SenseAct: Structuring GUI Actions for Reliable Planning and Verification
Abstract
Reliable interaction with graphical user interfaces (GUIs) requires agents to make irreversible control commitments under partial observability, yet most existing GUI agents reduce this problem to step-by-step, perception-conditioned action prediction, leaving decisions implicit and execution unverifiable. We introduce SenseAct, a new paradigm for GUI agents that lifts low-level GUI observations (e.g., XML/DOM trees) into explicit control commitments specifying both controllable interface elements and their expected state transitions. In SenseAct, decision making is formulated over typed control primitives whose dependencies and ordering are explicitly represented, and whose execution is governed by programmatic post-condition predicates that define precise, observable success criteria.
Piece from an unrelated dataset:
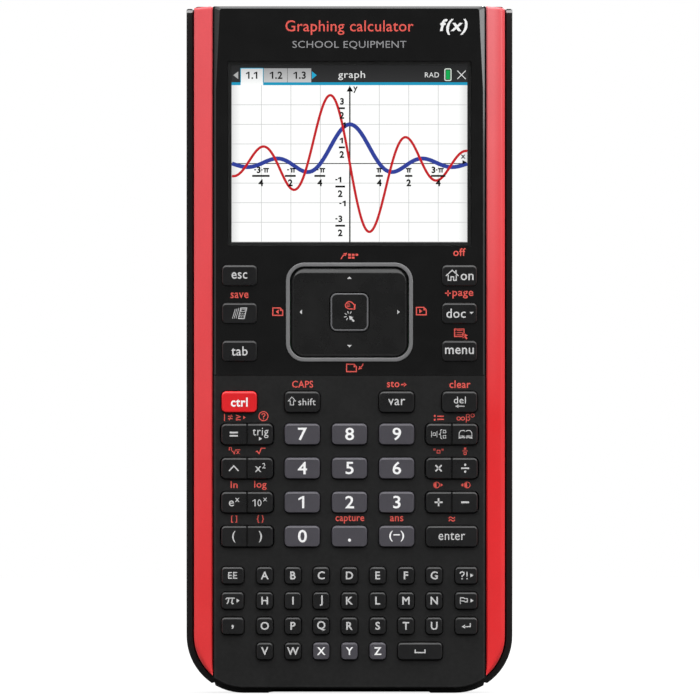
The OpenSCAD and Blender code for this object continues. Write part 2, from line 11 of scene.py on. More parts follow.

This formulation grounds task progress in symbolic state transitions, turning execution verification into a well-defined, deterministic decision rather than a language-based self-judgment. As a consequence of these explicit execution semantics, SenseAct can operate effectively without requiring pixel-level visual reasoning during normal execution and invokes the VLM only when symbolic state transitions violate expected control effects. On the challenging benchmarks DroidTask and AndroidLab, SenseAct achieves a reduction in VLM calls by 14.49% and 30.55% respectively while scoring higher success rates, demonstrating that internalizing programmatic verification within a closed loop control process effectively eliminates execution drift and enhances the efficiency of GUI representations.